Tra le critiche più feroci rivolte a Carta, le più feroci sono politiche, si legge il suo lavoro connesso all’attuale amministrazione politica regionale, provocatoriamente qualcuno chiede che Cagliari restituisca a Orani le Sculture di Costantino Nivola e ponga le Sculture di Carta al palazzo della Regione per il riferimento pepato, parrebbe un vero capolavoro della provocazione e della comunicazione, proprio come il dito medio di Cattelan in Piazza degli Affari a Milano. Giuseppe Carta è artista iperrealista, e che in quest’ottica realizza le sue Sculture, può essere anche in chiave d’investimento finanziario il Jeff Koons dell’isola contemporanea? Difficile rispondere a questo, l’iperrealismo sembra essere abbondantemente evaporato come percorso narrativo della nostra storia, resiste come fenomeno di genere, proprio come le nature morte, complice di questo è stata anche l’ascesa della fotografia come forma d’arte contemporanea, e anche il suo sdoganamento tramite applicazioni e social network.
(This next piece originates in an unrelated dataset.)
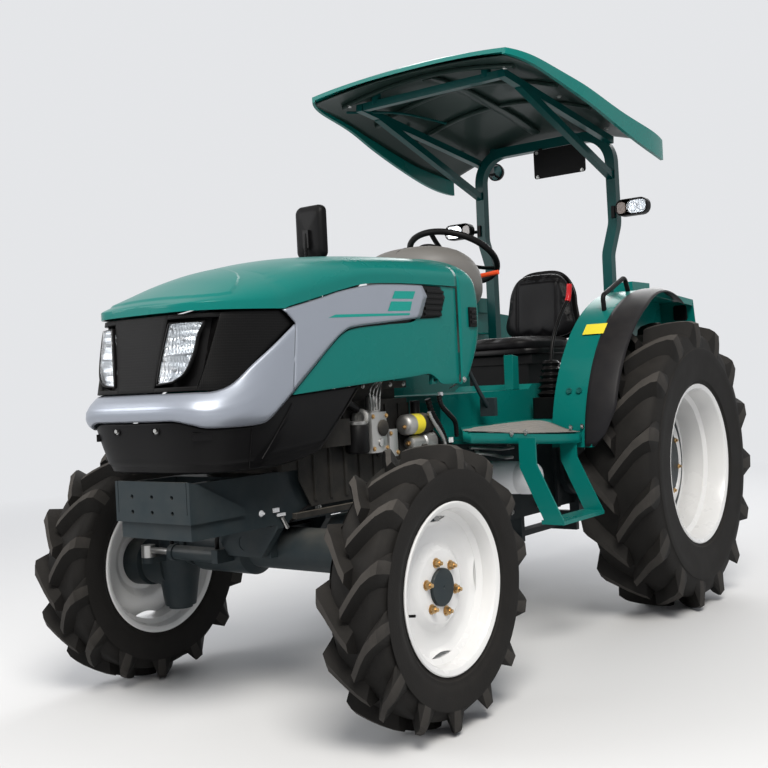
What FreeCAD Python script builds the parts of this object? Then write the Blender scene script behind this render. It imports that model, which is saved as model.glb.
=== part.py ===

Perché Carta diventi il Koons dell’arte made in Sardegna nel mondo servirebbe uno sforzo economico congiunto, potrebbe avvenire, seppure in ritardo rispetto i trend della storia dell’arte, Oldenburg Maestro della food gastronomia statunitense tradotta in macroscala plastica pop l’ha preceduto di decenni, ma i percorsi dell’economia contemporanea sono più imprevedibili di quelli della storia dell’arte. Altra è la questione che sento ancora più complessa, riguarda il contenuto del lavoro di Giuseppe Carta nei confronti della storia, nel lavoro di Koons come quello di Oldenburg, è stato raccontata l’economia contemporanea, il consumismo sfrenato delle immagini di consumo divenute iperboli critiche.
Cosa racconta il lavora di Giuseppe Carta in relazione alla complessità dei tempi che stiamo vivendo? Qualcuno potrebbe dirmi: la bellezza plastica dell’estetica sensoriale della convivialità che passa verso il cibo e il sapere stare a tavola, anche in tempi di lockdown, ma non so perché, ho la sensazione che sarà molto complicato concordare tutti su questo.